The Yuletide is a season for sorting through memories. Sometimes a faded memory, almost gone forever, thrusts itself forward to be revitalized. One of them came to me recently. I recalled a summer day when I stood in front of my house and saw four strangers - an elderly man and woman and a man and woman who were even older - across the avenue engaged in an energetic debate. At least, the older couple were. Splinters of their disagreement were flying everywhere, like mosquitoes at a picnic. "The house was here," he said.
"There were two," she huffed.
"I know", he answered. "One was here and one was there."
"No," she insisted," One was there and the other was here."
I could see they were in need of a home-grown historian, so I doddered over and introduced myself. "My name is Walker," the vigorous old man said. "I was just a boy when we came here in 1918. My dad built two houses right about here".
"Right about there," argued the older woman stubbornly. "I am his sister. I was born in 1921 at the cottage hospital. Old Doc Lord delivered me."
"And Doc Lord delivered me," I announced proudly, "at the new hospital."
"You were one of the 3,434 babies he ushered into the world," she said. The old girl certainly knew something about local history, even if she did have her houses mixed up. "And," she went on, "Old Doc Lord saved Art's eye when he almost put it out by smashing into that runner when he had his sled tied on behind a farmer's sleigh."
"Yeah," her brother interjected, ''old Doc sewed it in so good they said in Regina there was nothing more needed to be done. I still got that eye. It still works."
So this was Art Walker, the subject of the cautionary tale, the man who belonged in that long ago, frightening world of bogeymen, monsters and foolish children who lost themselves in the woods. Over and over, I had been told not to tie my sled to a farmer's sleigh. I was to remember what happened to the Walker boy.
We conversed a while longer and sorted out what had happened to the Walker houses.
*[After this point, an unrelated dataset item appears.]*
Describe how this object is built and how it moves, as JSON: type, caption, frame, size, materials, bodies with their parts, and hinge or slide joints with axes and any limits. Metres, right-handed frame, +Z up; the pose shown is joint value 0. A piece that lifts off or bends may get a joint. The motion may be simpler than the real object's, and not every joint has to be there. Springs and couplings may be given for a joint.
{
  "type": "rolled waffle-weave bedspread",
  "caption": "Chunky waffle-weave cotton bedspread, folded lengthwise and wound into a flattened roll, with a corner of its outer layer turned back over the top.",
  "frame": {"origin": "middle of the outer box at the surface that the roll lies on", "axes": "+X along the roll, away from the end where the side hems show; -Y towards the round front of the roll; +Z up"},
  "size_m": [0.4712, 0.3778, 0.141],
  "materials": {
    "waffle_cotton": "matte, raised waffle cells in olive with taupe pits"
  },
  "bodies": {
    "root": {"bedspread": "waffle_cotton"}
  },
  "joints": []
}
Then the travellers moved on to look for more landmarks and find more reasons for disagreement.
Alone again, I began to think about the pioneer doctor and the former hospitals. Dr. Joseph W. Lord was the first doctor in Kindersley. He left to go overseas in the Great War. When he returned he came to Eatonia, where he was instrumental in setting up a union hospital district and in persuading the province to approve the construction of a small hospital, one of the first two to be built, in 1925.
The new hospital was a wondrous place. It had water (untreated) piped in from the CNR's water tower line, indoor plumbing, an operating room and an X-ray machine. It also had a huge garden, a root cellar and a barn with a cow in it. The janitor (that's what we called them in those days) looked after the hospital, the garden, the root cellar and the cow. There was fresh, raw milk every day. Now, the garden, barn, cow and root cellar were not aseptic. Neither was the janitor. There was never a case of food poisoning, however, in the hospital, and no killer organisms ever took up residence there. The place looked after the ill and the injured and brought mothers and children safely through the ordeal of birth. And it made it possible for those who lost the battle for life to die peacefully among friends.
Nothing about the organization of the place was complicated. The lady who ran it was called The Matron. She told everybody what to do, including the janitor and the man who kept the books. We called him a secretary-treasurer, and he never gave orders to anybody.
We certainly have come a long way in the health field since those primitive times. Why, now we have more fancy positions and fancy titles than you can shake a stick at. In view of all these remarkable advances, I ought to feel more safe now than I did way back then. But I don't.